All the modern Open Addressed hash tables avoid this, by just not caring about the incredibly unlikely "But what if all my data hashes to the same value?" case. This means if you did hit that case their performance is abysmal, but you won't so who cares. They just degrade gracefully as we get progressively unluckier, whereas Go's approach is forced to allocate as soon as we get unlucky enough.

It might seem like Go's approach is great if we've got plenty of memory and don't mind allocations, since at least we don't degrade performance when we're unlucky. Unfortunately that non-degraded performance isn't very good. Go would choose 128 buckets with space for 8 Doodads in each bucket, but this means most of our buckets have 4 or 5 Doodads in them, and we always try them in order, so look-up actually probes considerably more Doodads than with Open Addressing normally.
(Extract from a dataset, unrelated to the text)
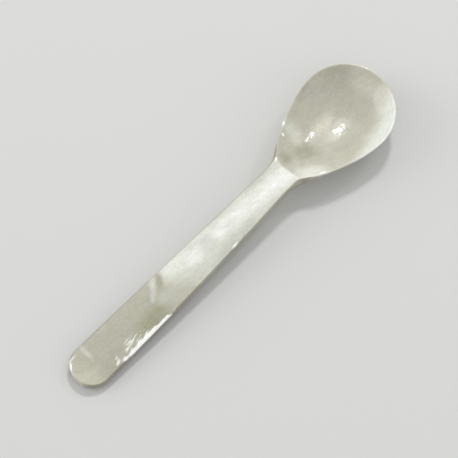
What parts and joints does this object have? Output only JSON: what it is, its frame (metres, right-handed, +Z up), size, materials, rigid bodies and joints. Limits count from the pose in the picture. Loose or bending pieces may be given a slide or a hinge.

The Swiss Tables have to get pretty unlucky before they are that bad, and whenever they're not unlucky they're doing much better...

foldr · on April 12, 2023

> In the worst case - which is incredibly unlikely with a good hash, and you'll notice Rust supplies a good hash by default - we'll insert 623 items which have the same hash, and so they'll prefer to ideally be in the same bucket, but they're instead taking up 623 contiguous buckets and all our searches are now linear, so our performance is poor with average probe length 312.

Yeah, this is the nub of the issue. You’re avoiding allocation by giving up amortized O(k) lookup. So there’s a trade off here. Roughly, you have a choice between getting slow in unlikely scenarios or allocating in unlikely scenarios. In typical Go code, neither option is obviously better or worse in general. In the context of Rust, it makes sense to avoid allocations.

Preallocating hashtables of fixed size seems like a rare use case to me, though I don’t doubt that it might come up from time to time.

tialaramex · on April 12, 2023

> You’re avoiding allocation by giving up amortized O(k) lookup

What's "k" here ?

Here's an experiment, I know how to write it in Rust, but not in Go, so let's make it a thought experiment. We have 623 custom Doodads which we've arranged (this is the part I know how to do in Rust but not Go) to have identical hashes despite being different. This clearly could happen (though it's fantastically unlikely) for real data but we're doing it artificially.

With Swiss Tables, and several other techniques that come to mind, we end up with 623 contiguous entries, and a 312 average probe length which means our performance sucks, but we didn't allocate beyond the original 1024 single item "buckets".

What happens with Go's approach? I think it ends up with all buckets empty, except one, that one is full and has 77 overflow buckets connected. In this case we've also got 312 average probe length and the performance sucks even worse. We have to allocate those 77 overflow buckets, and if we make the mistake of trying to re-size we allocate for that and improve nothing at all.

EtA: Oh, and pre-allocating makes sense when we know up front how many things will go in the hash table, which happens really often when we're building it once, using it, and then throwing it away. It will usually make sense to pre-allocate even if the table will latterly grow, because we can skip all the little sizes that we'd otherwise have to grow past.

foldr · on April 12, 2023

I think you’re looking at the truly pathological case where the entire value returned by the hash function is identical for all keys. I’m thinking of the more realistic case where it’s identical modulo the number of buckets (for a small number of buckets). In that case, rehashing is likely to help (since if you double the number of buckets, you can use one extra bit of the hash value). In this scenario I think Go will rehash whereas Rust won’t. At the very least, Go in principle has the option of rehashing in this scenario, as it makes no guarantee regarding allocations.

Preallocating makes sense, yes, but you can successfully preallocate in Go most of the time. Scenarios where you need guaranteed preallocation strike me as rare. At least, it’s not something I’ve ever found myself worrying about.

tialaramex · on April 12, 2023

If it's happening because we genuinely got unlucky the strategy you describe is no more likely to help than anything else, whereas if it's happening because your hash function is rubbish your strategy works, but using a hash function which isn't rubbish also works for the good hash table designs and unlocks far better performance in the process.